Now, thinking back on your own inner conflict about sharing credit for your project, be honest and ask whether you’ve fallen prey to this vicious cycle mentality. Although being insecure about your status is, according to Hoff et al., a prerequisite for this kind of thinking, it seems as though it would be a natural enough tendency. However, it’s even more likely to occur if you meet the criteria for status insecurity, which the authors define as being in a state of “uncertainty and self-doubt,” about the ability to be “respected and admired in the eyes of others.”

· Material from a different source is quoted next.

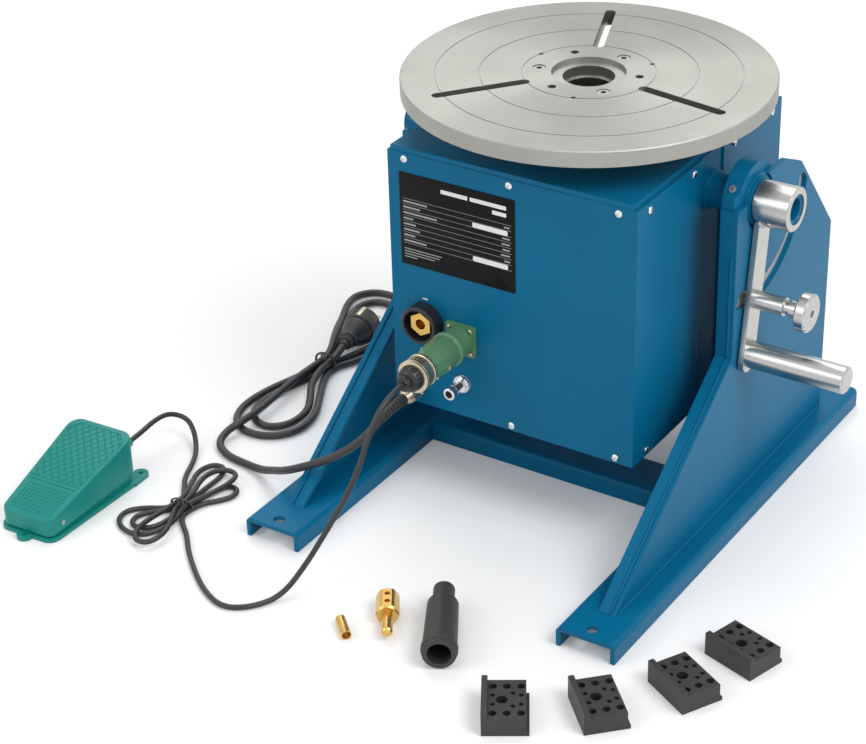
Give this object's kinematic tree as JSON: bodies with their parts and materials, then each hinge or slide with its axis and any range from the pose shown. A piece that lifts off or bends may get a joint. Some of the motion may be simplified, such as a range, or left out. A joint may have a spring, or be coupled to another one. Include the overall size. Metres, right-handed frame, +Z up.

Testing the Vicious Cycle of Status Insecurity
Starting with the premise that the insecure should be particularly prey to zero-sum thinking, the authors embarked on a series of 17 studies ranging from recollections of study participants to speeches from the reality show Survivor, including a set of experiments designed to manipulate situations that would threaten an individual’s status. In all, the key dependent measure was whether a participant would share or not share credit. If people feeling insecure operate according to the zero-sum model, then they should be less likely to acknowledge the role of someone else.
To understand what it means to experience status insecurity, see which type of situation might apply to you when you’re deciding whether to share the spotlight:
Upward social comparison: View yourself in relation to people you perceive as superior.
Competence concerns: Worry about your own abilities and performance levels.
Social disconnection: Feeling that you don’t belong in a group.
Public failure: Having your inadequacies exposed to others.
Prejudice concerns: Belief that you’re being judged or discriminated against based on inherent features of yourself (age, race, gender, ethnicity, social class, appearance, and health).
Status advancement concerns: Uncertainty about your ability to improve your social or professional status.
Infuriating environment: Being treated in ways that make you feel threatened.
Situation involving high stakes/under pressure: Having the outcome of a situation significantly affect your well-being, especially when placed under stress.
Status maintenance concerns: Uncertainty about losing your status.
Decisional concerns: Worry about making the wrong choices that will lead others to criticize you.
As you can see from this list, there are plenty of reasons for people to worry that giving credit to others will weaken their position. However, in study after study, Hoff et al. found that status sharing enhanced, rather than detracted from, an individual’s own status while also improving the status of those who are acknowledged. As the authors note, the “status pie” expands when both status giver and recipient are given recognition.
How to Be a Spotlight Sharer
Now that you know it’s better to give, while also receiving, the question is how to enact this strategy. First, take a look again at all those conditions that can create fear and insecurity about acknowledging someone else. How many times did you lose sleep over a competitive situation that you believed would lead to your loss of face, if not employment? Go back and check off the various sources of insecurity that drove you to that cyclical mentality. Is there a way, in the future, you could let those feelings go?
The authors suggest that what’s needed to overcome the zero-sum mentality is to adopt a “growth pie mindset.” They cite the example of Sir Dave Brailsford, knighted for his role in the United Kingdom’s accomplishments in team cycling. Rather than pretend that he was the “me” in “team,” he generously shared credit with all of his fellow cyclers. As the authors noted, “Like this cycling legend, we can create a virtuous cycle of status security by acknowledging the unique contributions of each team member.”
After you catalog all your own sources of status insecurity, don’t stop there. The next time something good happens to you as part of a group effort, try congratulating the others on your own team, even if every so slightly. To your surprise, you might find the other person returning the favor. That’s your growth pie.
To sum up, feeling worried about getting credit for your hard work is a natural experience. Turning that worry to generosity can only serve to benefit your own fulfillment, and those of the others equally deserving of that credit.